Copy out exactly the lines from the first line of the material below through the line containing "return np.column_stack([across, along", and nothing beyond them.

— start of INFORMATION PROVIDED —

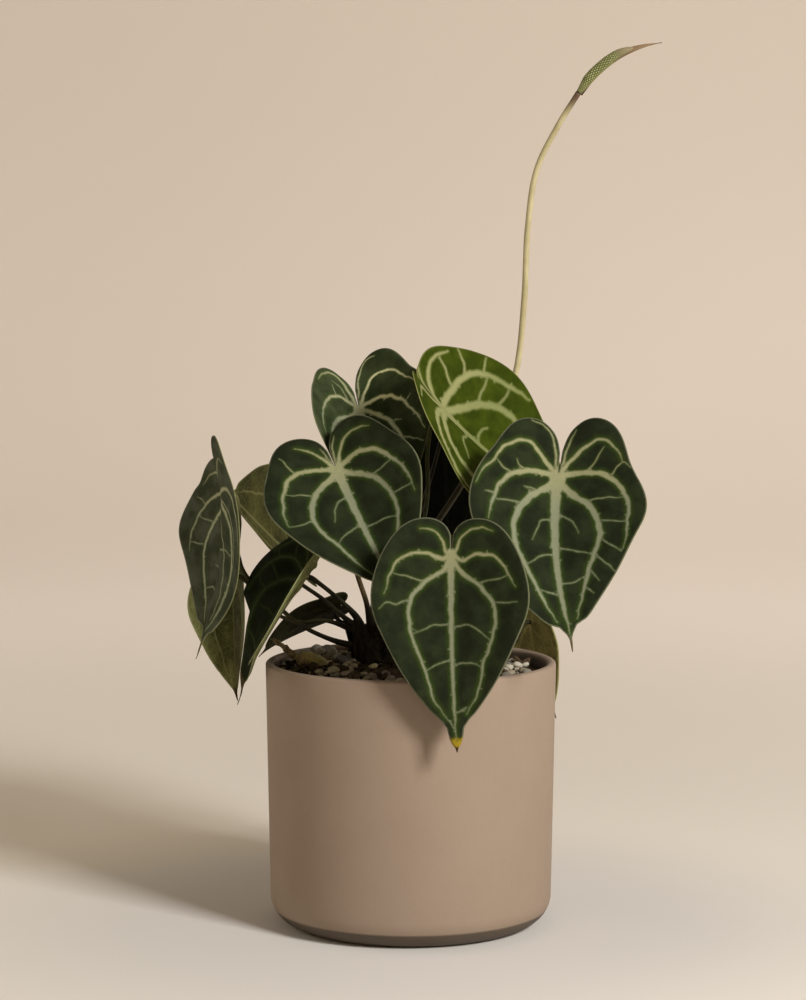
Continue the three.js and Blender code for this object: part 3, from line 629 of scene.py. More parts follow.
# (degrees from the tip, share of the way out) as places across and along the flat leaf
def flatPlaces(leaf, places):
    places = np.asarray(places, float)
    degrees, shares = places[:, 0], places[:, 1]
    side = (degrees > 0).astype(int)
    reach = heartRadius(np.abs(degrees)) * leaf["length"] * shares
    across = reach * np.sin(np.radians(degrees)) * np.array(leaf["width"])[side]
    along = reach * np.cos(np.radians(degrees))
    stretch = 1 + (np.array(leaf["lobes"])[side] - 1) * smoothStep(-along / (0.16 * leaf["length"]))
    return np.column_stack([across, along * stretch])


# A line with its small kinks rounded off, its ends kept
def evened(line, reach=5):
    walked = np.concatenate([[0], np.cumsum(np.linalg.norm(np.diff(line, axis=0), axis=1))])
    steps = np.linspace(0, walked[-1], int(walked[-1] / 0.8))
    line = np.column_stack([np.interp(steps, walked, axis) for axis in line.T])
    window = np.exp(-0.5 * (np.arange(-3 * reach, 3 * reach + 1) / reach) ** 2)
    padded = np.pad(line, ((3 * reach, 3 * reach), (0, 0)), mode="edge")
    soft = np.column_stack([np.convolve(axis, window / window.sum(), "valid") for axis in padded.T])
    inner = smoothStep(np.minimum(steps, walked[-1] - steps) / 14 - 0.3)[:, None]
    return line * (1 - inner) + soft * inner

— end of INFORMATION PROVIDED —

- EXERCISE RESULT:
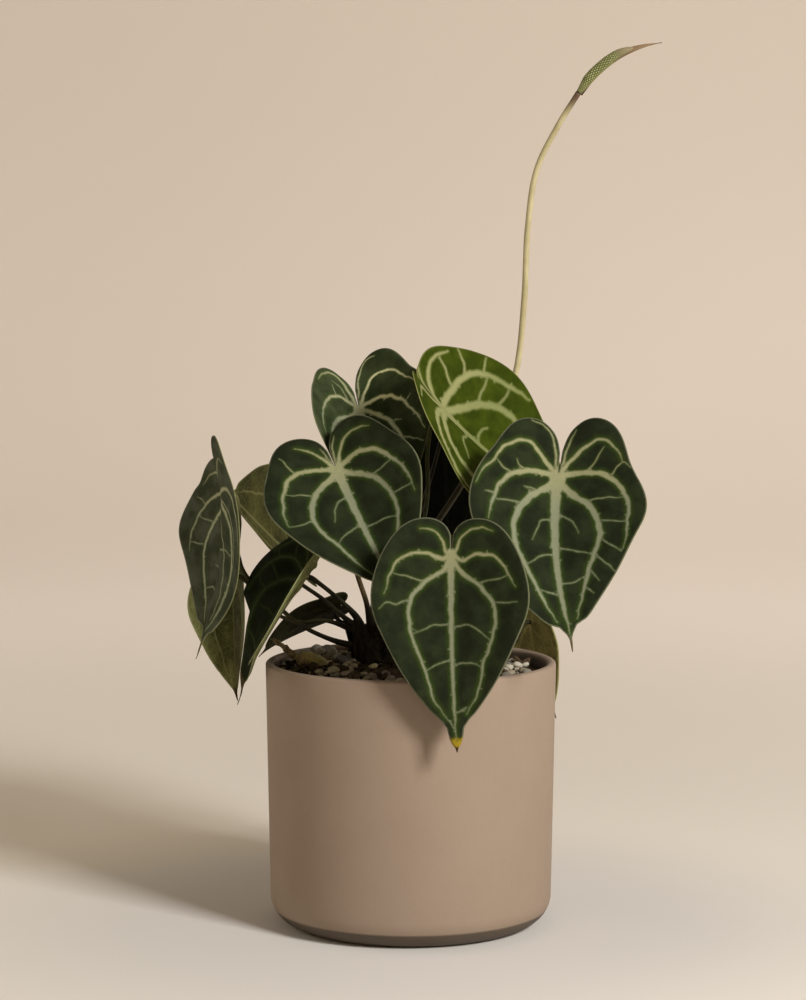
Continue the three.js and Blender code for this object: part 3, from line 629 of scene.py. More parts follow.
# (degrees from the tip, share of the way out) as places across and along the flat leaf
def flatPlaces(leaf, places):
    places = np.asarray(places, float)
    degrees, shares = places[:, 0], places[:, 1]
    side = (degrees > 0).astype(int)
    reach = heartRadius(np.abs(degrees)) * leaf["length"] * shares
    across = reach * np.sin(np.radians(degrees)) * np.array(leaf["width"])[side]
    along = reach * np.cos(np.radians(degrees))
    stretch = 1 + (np.array(leaf["lobes"])[side] - 1) * smoothStep(-along / (0.16 * leaf["length"]))
    return np.column_stack([across, along * stretch])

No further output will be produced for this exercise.